- [DATA PROVIDED]

## begin

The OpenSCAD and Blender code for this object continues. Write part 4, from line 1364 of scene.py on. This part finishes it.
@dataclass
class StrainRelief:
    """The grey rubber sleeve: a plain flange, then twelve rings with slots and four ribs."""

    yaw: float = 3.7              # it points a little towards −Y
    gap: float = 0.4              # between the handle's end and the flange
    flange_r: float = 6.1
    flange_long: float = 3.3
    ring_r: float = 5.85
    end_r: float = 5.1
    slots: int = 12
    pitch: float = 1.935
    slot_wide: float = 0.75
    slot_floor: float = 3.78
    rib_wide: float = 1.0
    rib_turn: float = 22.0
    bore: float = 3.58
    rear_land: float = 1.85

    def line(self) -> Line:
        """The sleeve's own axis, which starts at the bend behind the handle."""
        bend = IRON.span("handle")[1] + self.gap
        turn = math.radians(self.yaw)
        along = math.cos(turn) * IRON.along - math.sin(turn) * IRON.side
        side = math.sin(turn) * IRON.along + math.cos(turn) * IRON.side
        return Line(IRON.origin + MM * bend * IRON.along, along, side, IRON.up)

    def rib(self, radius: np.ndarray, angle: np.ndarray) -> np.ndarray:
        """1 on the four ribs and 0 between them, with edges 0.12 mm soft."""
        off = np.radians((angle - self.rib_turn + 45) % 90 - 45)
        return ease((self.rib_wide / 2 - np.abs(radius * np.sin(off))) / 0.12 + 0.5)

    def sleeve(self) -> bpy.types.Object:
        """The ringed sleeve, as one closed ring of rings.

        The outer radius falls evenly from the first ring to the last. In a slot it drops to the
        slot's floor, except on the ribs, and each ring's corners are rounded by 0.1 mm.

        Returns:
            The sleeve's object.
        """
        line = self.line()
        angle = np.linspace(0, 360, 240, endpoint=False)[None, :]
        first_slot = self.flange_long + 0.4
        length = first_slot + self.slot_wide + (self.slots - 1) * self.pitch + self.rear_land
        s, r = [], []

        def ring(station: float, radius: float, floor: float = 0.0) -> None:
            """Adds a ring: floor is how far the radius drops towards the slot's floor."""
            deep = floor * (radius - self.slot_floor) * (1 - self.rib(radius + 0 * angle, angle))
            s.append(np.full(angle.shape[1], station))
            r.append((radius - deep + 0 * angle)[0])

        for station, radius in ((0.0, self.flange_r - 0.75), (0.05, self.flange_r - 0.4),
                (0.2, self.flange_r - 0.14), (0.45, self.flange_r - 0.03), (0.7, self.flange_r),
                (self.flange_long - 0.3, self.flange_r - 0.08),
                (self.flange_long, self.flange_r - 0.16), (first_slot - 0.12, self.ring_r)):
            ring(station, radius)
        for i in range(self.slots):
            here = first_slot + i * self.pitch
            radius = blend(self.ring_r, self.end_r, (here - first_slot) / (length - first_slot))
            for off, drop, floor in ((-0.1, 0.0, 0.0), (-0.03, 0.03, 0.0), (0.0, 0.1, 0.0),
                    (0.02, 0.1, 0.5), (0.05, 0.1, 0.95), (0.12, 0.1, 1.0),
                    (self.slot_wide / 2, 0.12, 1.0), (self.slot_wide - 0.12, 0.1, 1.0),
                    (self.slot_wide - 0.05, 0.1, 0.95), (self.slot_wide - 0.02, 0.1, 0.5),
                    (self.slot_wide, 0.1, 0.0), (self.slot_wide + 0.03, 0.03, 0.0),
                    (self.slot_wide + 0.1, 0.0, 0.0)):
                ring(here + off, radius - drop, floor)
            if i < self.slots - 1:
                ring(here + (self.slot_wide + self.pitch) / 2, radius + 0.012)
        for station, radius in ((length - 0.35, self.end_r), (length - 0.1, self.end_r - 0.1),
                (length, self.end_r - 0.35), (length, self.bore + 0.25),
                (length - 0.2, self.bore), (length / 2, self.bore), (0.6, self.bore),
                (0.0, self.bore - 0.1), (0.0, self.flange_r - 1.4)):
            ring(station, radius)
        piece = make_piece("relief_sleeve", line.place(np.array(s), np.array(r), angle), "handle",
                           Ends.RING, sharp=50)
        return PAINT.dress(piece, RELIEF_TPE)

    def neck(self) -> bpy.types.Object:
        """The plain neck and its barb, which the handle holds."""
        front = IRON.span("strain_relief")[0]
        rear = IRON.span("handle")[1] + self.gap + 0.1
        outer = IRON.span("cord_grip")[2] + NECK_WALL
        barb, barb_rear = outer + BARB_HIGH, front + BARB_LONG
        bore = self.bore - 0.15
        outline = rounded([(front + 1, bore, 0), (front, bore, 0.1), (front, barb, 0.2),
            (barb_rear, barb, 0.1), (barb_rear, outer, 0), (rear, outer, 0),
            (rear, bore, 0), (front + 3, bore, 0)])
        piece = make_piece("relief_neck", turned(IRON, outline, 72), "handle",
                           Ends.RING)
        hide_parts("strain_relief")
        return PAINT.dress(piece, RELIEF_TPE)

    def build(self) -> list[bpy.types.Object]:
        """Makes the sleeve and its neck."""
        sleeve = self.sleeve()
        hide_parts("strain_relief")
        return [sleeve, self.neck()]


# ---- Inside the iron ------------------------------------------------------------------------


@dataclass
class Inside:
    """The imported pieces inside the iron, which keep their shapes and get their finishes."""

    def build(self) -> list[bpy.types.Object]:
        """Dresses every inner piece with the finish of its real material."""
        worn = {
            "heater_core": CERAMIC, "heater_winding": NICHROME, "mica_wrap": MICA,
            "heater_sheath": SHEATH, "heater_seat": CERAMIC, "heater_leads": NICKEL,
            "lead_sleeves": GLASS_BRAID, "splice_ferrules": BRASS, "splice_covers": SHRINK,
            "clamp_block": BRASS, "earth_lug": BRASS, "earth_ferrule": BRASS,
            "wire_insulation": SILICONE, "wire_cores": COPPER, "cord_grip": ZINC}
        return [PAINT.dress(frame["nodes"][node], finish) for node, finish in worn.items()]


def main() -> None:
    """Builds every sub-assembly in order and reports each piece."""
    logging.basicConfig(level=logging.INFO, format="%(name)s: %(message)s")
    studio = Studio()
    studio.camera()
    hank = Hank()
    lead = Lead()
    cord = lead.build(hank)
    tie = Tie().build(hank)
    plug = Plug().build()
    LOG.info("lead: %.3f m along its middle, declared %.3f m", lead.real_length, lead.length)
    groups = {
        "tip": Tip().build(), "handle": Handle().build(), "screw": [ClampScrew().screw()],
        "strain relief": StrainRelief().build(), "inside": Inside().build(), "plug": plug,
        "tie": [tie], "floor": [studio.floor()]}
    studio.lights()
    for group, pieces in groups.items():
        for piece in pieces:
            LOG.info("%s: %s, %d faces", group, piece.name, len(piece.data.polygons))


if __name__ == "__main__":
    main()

## end

- [DIRECTIONS FOR THIS TASK]
Look above and repeat, character for character, the lines from the first one to the line with "rear_land: float = 1.85", counting both.

- [THE COMPLETED TASK]
The OpenSCAD and Blender code for this object continues. Write part 4, from line 1364 of scene.py on. This part finishes it.
@dataclass
class StrainRelief:
    """The grey rubber sleeve: a plain flange, then twelve rings with slots and four ribs."""

    yaw: float = 3.7              # it points a little towards −Y
    gap: float = 0.4              # between the handle's end and the flange
    flange_r: float = 6.1
    flange_long: float = 3.3
    ring_r: float = 5.85
    end_r: float = 5.1
    slots: int = 12
    pitch: float = 1.935
    slot_wide: float = 0.75
    slot_floor: float = 3.78
    rib_wide: float = 1.0
    rib_turn: float = 22.0
    bore: float = 3.58
    rear_land: float = 1.85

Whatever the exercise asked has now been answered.